Spiral candles proudly made in North Dakota.Yesterday, President Obama announced new commitments in the “Made in Rural America” export and investment initiative, which is charged with bringing together federal trade-related resources for rural communities and businesses. This announcement reflects the Administration’s strategy for ensuring workers and businesses of all sizes, from communities large and small, benefit from the nation’s economic resurgence.

The Department of Commerce also released data yesterday that show 26 states set new export records in 2014, and many of those states are in the nation’s heartland.

The Administration’s next steps in the “Made in Rural America” initiative build on input received from rural businesses and communities throughout the past year.  Following the President’s announcement of the initiative in February 2014, agencies led several regional forums across the country, a Rural Opportunity Investment conference last summer, and new partnerships to help more rural businesses – making everything from amphibious vehicles to aquaculture products – plug in to export assistance.

Last year, we confirmed that rural businesses have the products and services in demand worldwide, and the drive to export – just like urban businesses. The challenge is improving their access to information and export services, including financing and logistics. U.S. Commercial Service – North Dakota Director Heather Ranck and rural companies spoke about that in this “Export Experts” video released last October.

Highlights from yesterday’s announcement include the following:

  • The International Trade Administration has established a new National Rural Export Innovation Team to help more rural businesses access export-related assistance, information and events.

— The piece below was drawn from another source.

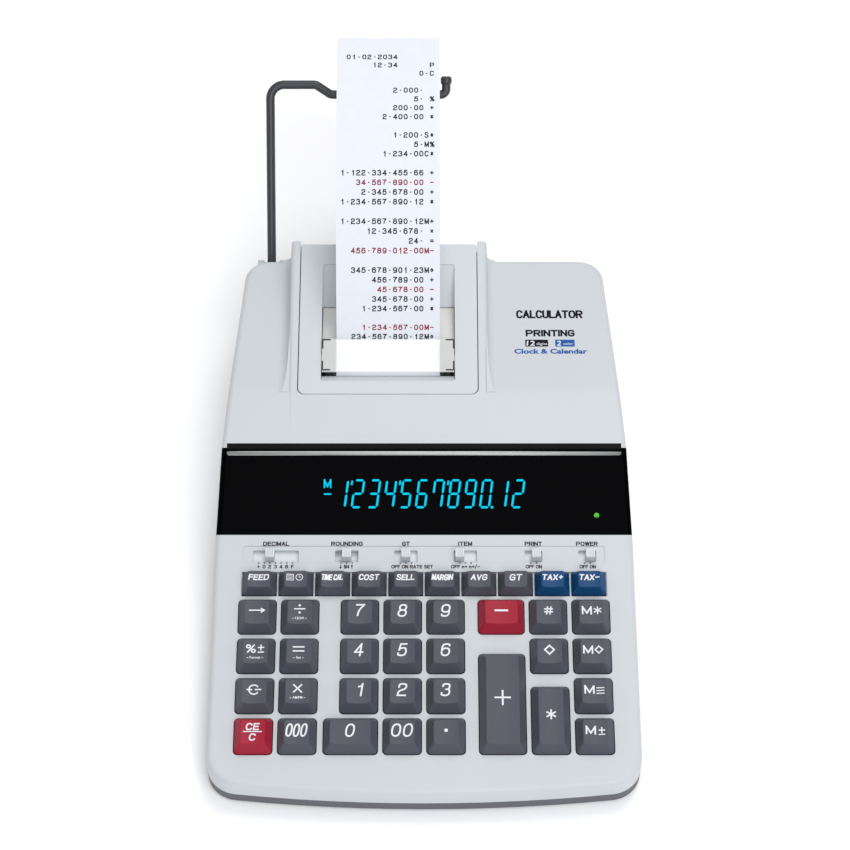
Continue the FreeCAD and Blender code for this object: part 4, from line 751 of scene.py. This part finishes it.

The team already has 74 members nationwide.
  • Through the support of the Appalachian Regional Commission, Delta Regional Authority and others, we will double the number of rural businesses served by these partners that international trade shows and missions.
  • The Economic Development Administration (EDA) will launch a new i6 Rural Challenge, based on the previously successful i6 challenges, which will focus on providing funding to rural communities to build capacity for commercializing technology.
  • EDA will establish a mentor-protégé program for rural communities that will help all communities involved learn how to leverage their own assets, build their resources, and foster a culture that drives innovation and entrepreneurial thinking.
  • Agencies will work with state and local partners to raise awareness of federal resources with rural businesses and community lending institutions.  This includes commitments from the Ex-Im Bank, SBA and the Delta Regional authority as well as the U.S. Postal Service’s commitment to host internationally-focused “Grow Your Business” day-long events across the country.
  • The Department of Agriculture and its partners will lead reverse trade missions and ITA will conduct outreach events for rural businesses to meet foreign buyers and commercial experts.

Many at the county, state, and national level responded to the President’s “Made in Rural America” charge, as we saw first-hand in Canonsburg, PA; Memphis, TN; Cortland, NY; Tuscaloosa, AL; Cedar Rapids; Gila County, AZ and Clackamas County, OR. In addition, the Administration has made efforts like Made in Rural America a key priority in our national export strategy, NEI/NEXT.